Initially the outbreak was attributed to Phytophthora, until DNA tests suggested that a pathovar of Pseudomonas syringae was responsible; and this hypothesis was confirmed in 2007 with tests satisfying Koch's postulates.

The disease has risen markedly in the UK since 2003, and now approximately one half of all horse chestnuts in Great Britain are affected and showing symptoms to some degree.
The disease is spreading at an alarming rate in the Netherlands,
where one third of all horse chestnuts are affected to a greater or lesser extent.
A similar upsurge is reported in Belgium and France.

== Management ==
Management of Bleeding Canker of Chestnut is not definitive and treatments are currently being investigated. Because the pathogen can be spread by contaminated tools, cultural practices are important to management. Tools should be cleaned and used with caution after being used on infected trees. Recovery of trees is possible, so management strategies are focused on keeping trees healthy so they can recover. One recommendation is to add fertilizer that contains Potassium phosphate. Soil de-compaction, providing good drainage, and mulching to minimize fluctuation of soil temperature and moisture are all ways to improve or maintain tree health and to manage the pathogen.

Chemical methods can be used to help the tree maintain health and avoid progress of the disease. Management strategies are currently being developed. A study performed in 2015 examined the infection on trees and found that 41 F1 progeny parent tree source had the most promising lines of viability for resistance.
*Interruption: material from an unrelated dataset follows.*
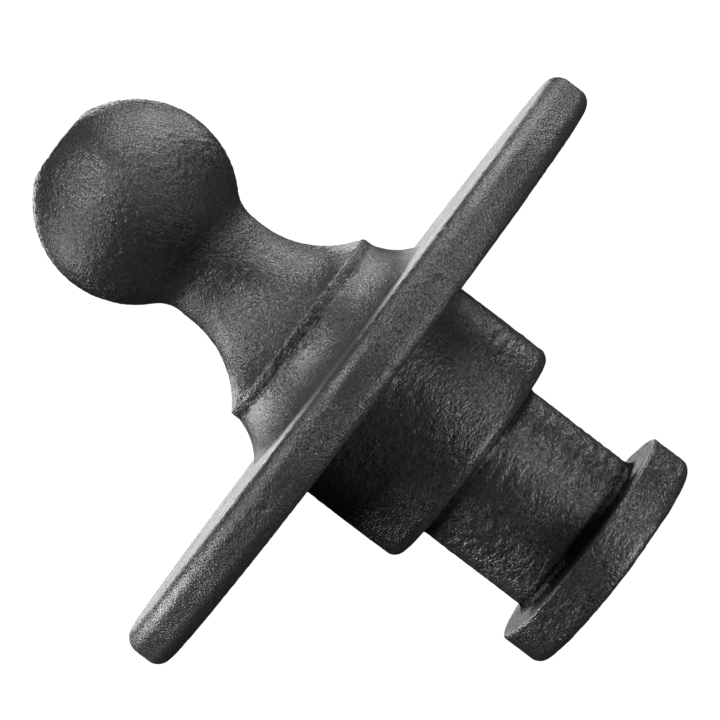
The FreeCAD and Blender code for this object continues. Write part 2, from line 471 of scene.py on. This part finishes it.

Effective Heat methods: Heating up the bark of the trunk of the Chestnut trees with warm water or heat blankets of Chestnut Tree Treatment.
Heat Trial in Station Dordrecht Zuid: initially established success in the laboratory by Wageningen Plant Research. After heating up the bacterium for two days at approximately 40°C the bacterium was no longer able to continue to grow and multiply. Seedlings were able to restore their wounds.
Packing of chestnut trees with water or heat blankets is used in studies to improve the effectiveness of the Heat treatment to larger chestnut trees.

Larger scale tests of the Heat method with electric blankets of Chestnut Tree Treatment are currently being investigated for public Chestnut Trees in the Dutch Amsterdam Region, see the map here:

== Importance ==
The Horse Chestnut is considered an economically and socially important tree. It is estimated that there are 470,000 trees in Great Britain. Many are urban, in parks and gardens. They are desirable because they can tolerate many conditions including dry sandy soils, wet clays and chalk. The tree is economically important because it contains aescin which can be used for its anti-inflammatory properties. Wildlife also benefit from the nuts the tree provides.